- _Goal of the exercise_:
Extract the first line through the line containing "a finish is" from the listing below, exactly as written.

- _Raw data_:
========
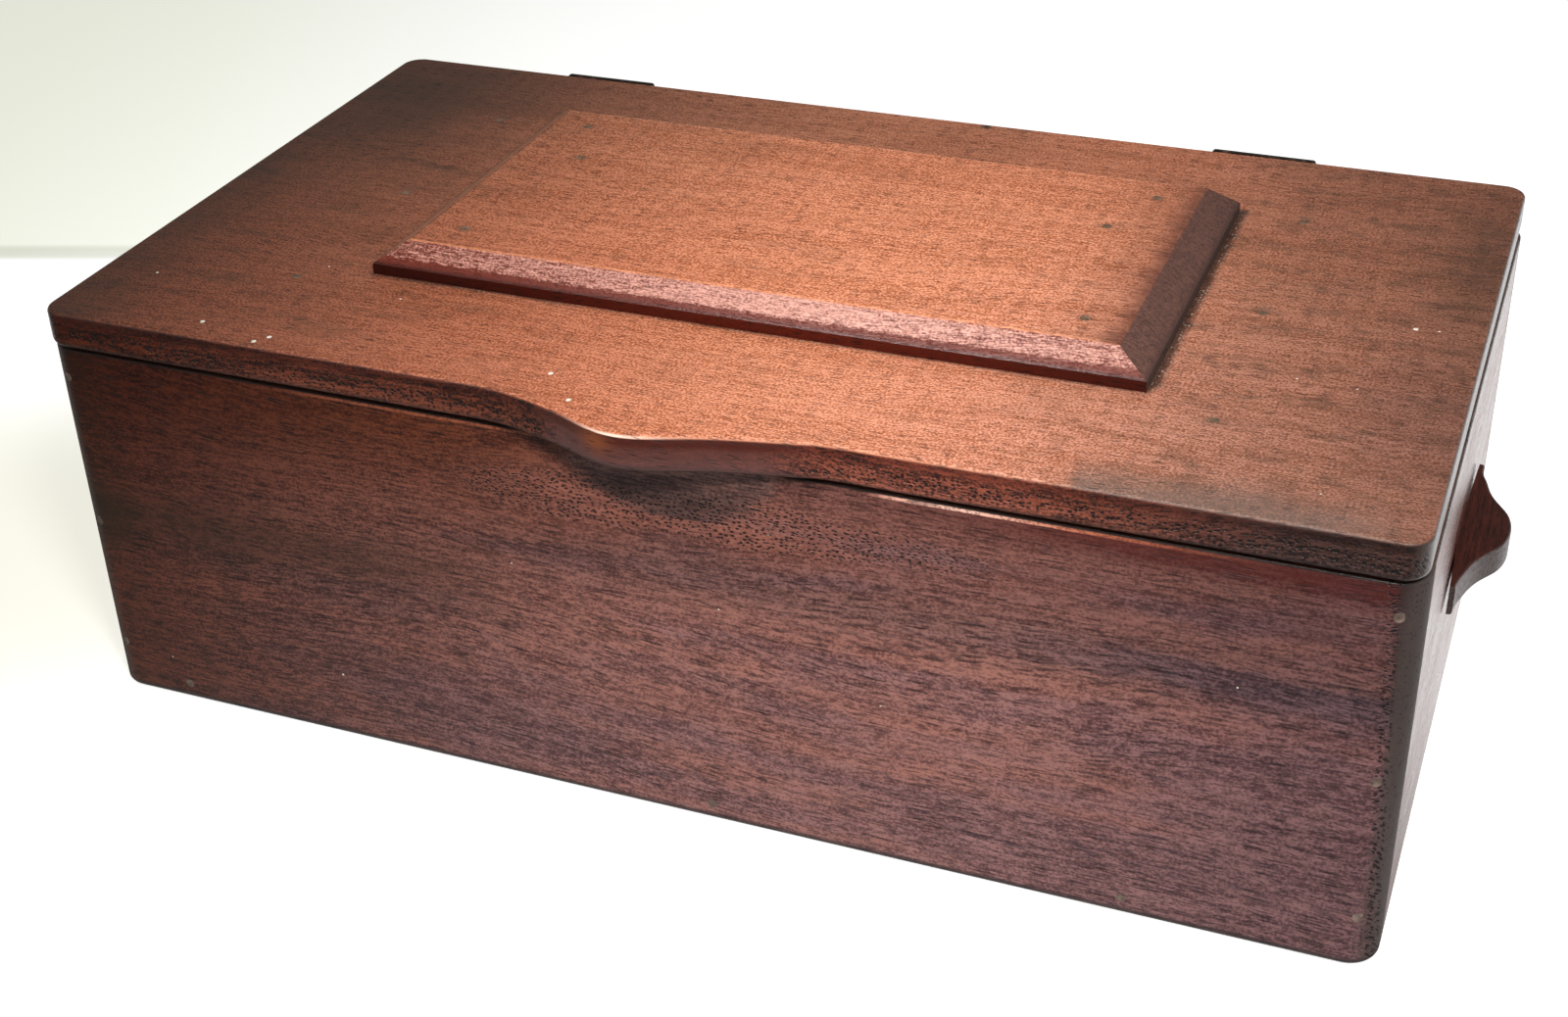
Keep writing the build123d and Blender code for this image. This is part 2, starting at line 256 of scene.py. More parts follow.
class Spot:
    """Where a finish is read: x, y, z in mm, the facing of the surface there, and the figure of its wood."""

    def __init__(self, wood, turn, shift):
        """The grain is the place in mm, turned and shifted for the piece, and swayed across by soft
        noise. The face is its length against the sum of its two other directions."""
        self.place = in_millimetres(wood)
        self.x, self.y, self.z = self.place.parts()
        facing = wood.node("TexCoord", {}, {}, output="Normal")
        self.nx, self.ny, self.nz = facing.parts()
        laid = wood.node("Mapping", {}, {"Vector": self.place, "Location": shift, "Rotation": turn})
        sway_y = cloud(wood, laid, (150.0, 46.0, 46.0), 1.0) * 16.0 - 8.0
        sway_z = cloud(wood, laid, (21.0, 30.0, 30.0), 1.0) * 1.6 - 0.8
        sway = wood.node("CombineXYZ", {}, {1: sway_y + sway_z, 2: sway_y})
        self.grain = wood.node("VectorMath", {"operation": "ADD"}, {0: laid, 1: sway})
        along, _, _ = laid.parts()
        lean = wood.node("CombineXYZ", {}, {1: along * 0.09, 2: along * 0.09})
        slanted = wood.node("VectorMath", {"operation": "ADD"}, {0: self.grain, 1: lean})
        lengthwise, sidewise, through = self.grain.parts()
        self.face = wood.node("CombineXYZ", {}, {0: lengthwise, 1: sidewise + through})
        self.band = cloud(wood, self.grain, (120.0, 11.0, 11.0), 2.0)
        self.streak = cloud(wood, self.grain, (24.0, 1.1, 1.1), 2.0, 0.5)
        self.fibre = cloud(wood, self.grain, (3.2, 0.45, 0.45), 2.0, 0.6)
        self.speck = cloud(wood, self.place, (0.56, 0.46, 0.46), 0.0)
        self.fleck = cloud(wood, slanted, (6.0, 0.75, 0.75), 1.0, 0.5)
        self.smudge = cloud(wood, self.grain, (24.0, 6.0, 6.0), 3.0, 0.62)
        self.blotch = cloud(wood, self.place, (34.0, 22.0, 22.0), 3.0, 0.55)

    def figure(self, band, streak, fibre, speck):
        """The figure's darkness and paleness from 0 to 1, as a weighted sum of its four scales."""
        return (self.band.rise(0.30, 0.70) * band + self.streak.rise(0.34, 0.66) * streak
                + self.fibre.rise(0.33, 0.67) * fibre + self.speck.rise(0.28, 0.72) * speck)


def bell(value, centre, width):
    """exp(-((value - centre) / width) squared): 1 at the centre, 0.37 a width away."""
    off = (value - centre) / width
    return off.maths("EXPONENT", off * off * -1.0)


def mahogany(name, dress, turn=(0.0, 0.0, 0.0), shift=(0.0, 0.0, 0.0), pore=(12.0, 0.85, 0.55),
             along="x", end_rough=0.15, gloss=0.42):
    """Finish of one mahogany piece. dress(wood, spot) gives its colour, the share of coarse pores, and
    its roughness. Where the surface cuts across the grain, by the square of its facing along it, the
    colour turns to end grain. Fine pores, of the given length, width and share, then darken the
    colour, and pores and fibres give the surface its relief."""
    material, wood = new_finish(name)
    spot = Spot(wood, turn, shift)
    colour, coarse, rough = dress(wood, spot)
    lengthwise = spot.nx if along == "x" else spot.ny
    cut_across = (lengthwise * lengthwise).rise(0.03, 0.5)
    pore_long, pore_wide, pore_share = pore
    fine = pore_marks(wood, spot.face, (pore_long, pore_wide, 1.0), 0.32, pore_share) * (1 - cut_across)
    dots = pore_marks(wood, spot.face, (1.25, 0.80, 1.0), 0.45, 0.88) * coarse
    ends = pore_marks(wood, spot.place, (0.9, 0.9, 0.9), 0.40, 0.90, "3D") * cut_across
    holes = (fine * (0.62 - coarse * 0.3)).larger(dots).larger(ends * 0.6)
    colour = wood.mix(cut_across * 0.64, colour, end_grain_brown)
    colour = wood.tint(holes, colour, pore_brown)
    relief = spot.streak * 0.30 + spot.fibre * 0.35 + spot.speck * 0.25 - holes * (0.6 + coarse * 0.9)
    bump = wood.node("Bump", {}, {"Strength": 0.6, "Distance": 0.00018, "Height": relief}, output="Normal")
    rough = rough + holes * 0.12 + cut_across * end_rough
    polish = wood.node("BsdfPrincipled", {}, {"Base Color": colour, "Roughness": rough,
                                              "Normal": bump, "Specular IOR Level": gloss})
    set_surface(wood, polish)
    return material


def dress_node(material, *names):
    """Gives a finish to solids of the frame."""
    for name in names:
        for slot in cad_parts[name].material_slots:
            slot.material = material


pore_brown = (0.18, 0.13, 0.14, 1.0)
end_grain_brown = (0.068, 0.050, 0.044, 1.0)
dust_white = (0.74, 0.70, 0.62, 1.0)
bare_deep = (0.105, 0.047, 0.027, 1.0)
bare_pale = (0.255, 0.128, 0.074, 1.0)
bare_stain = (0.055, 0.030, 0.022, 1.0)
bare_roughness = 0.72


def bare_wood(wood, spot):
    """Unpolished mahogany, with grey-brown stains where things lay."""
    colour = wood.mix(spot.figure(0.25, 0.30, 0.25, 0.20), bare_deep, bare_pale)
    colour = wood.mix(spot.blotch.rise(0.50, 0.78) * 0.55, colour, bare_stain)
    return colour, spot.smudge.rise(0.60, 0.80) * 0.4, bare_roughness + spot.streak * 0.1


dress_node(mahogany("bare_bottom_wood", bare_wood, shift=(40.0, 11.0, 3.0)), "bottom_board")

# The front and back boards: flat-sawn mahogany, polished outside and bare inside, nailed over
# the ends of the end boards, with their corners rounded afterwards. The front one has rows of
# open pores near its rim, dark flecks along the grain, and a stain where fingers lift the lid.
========
- _Full answer_:
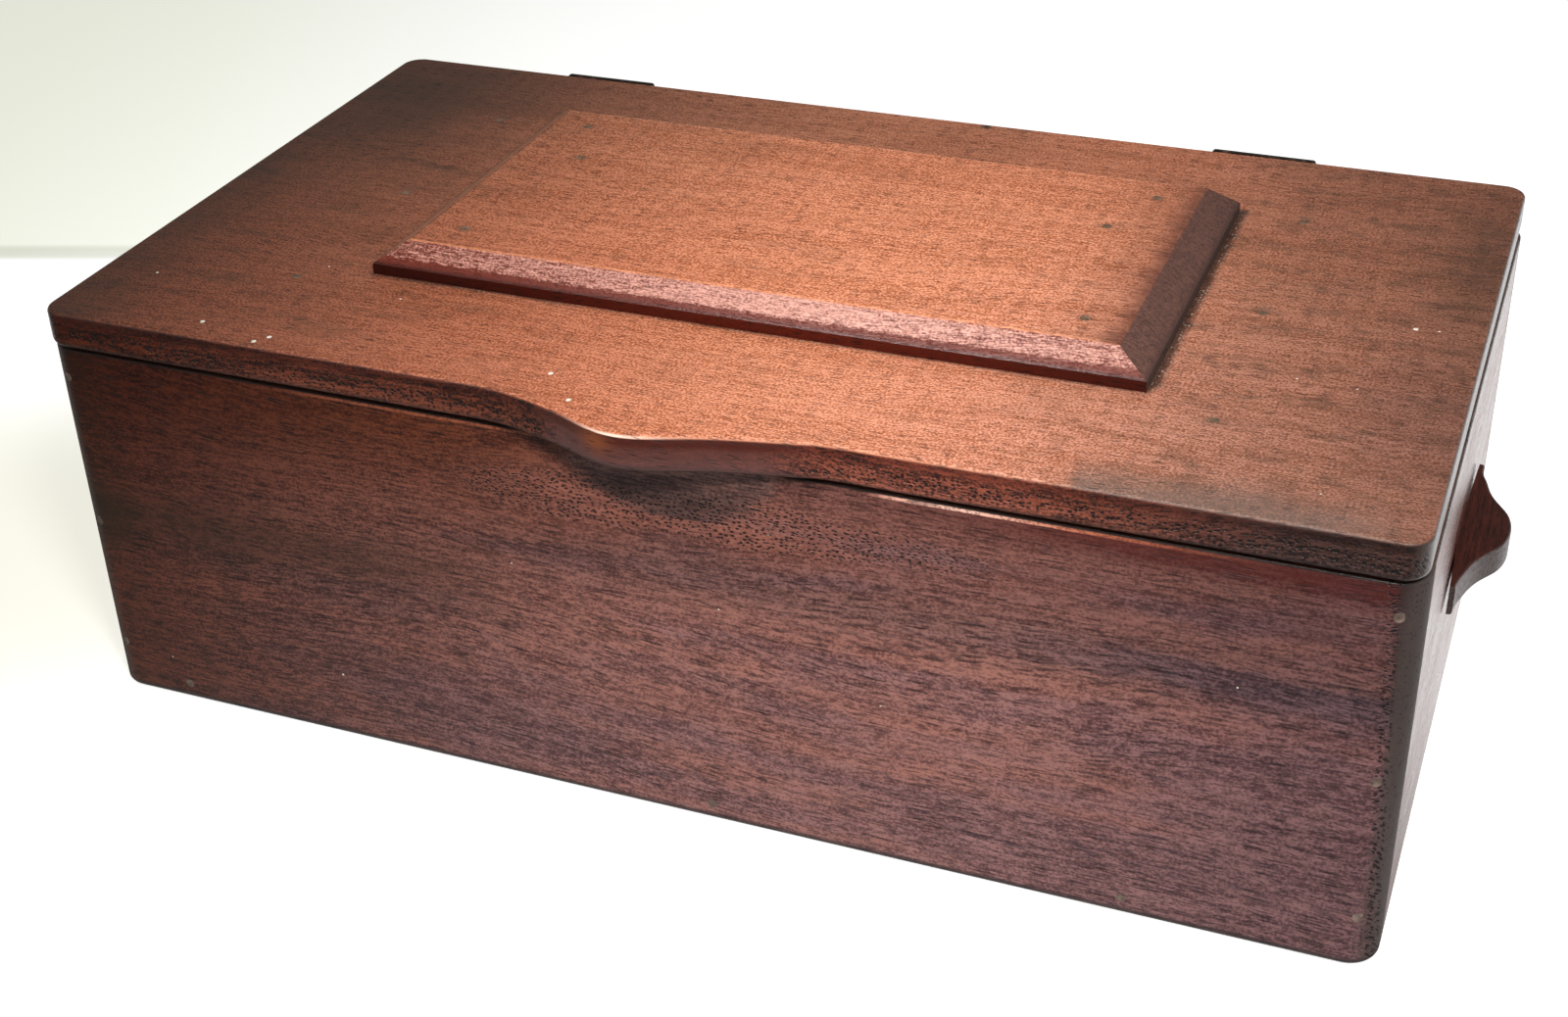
Keep writing the build123d and Blender code for this image. This is part 2, starting at line 256 of scene.py. More parts follow.
class Spot:
    """Where a finish is read: x, y, z in mm, the facing of the surface there, and the figure of its wood."""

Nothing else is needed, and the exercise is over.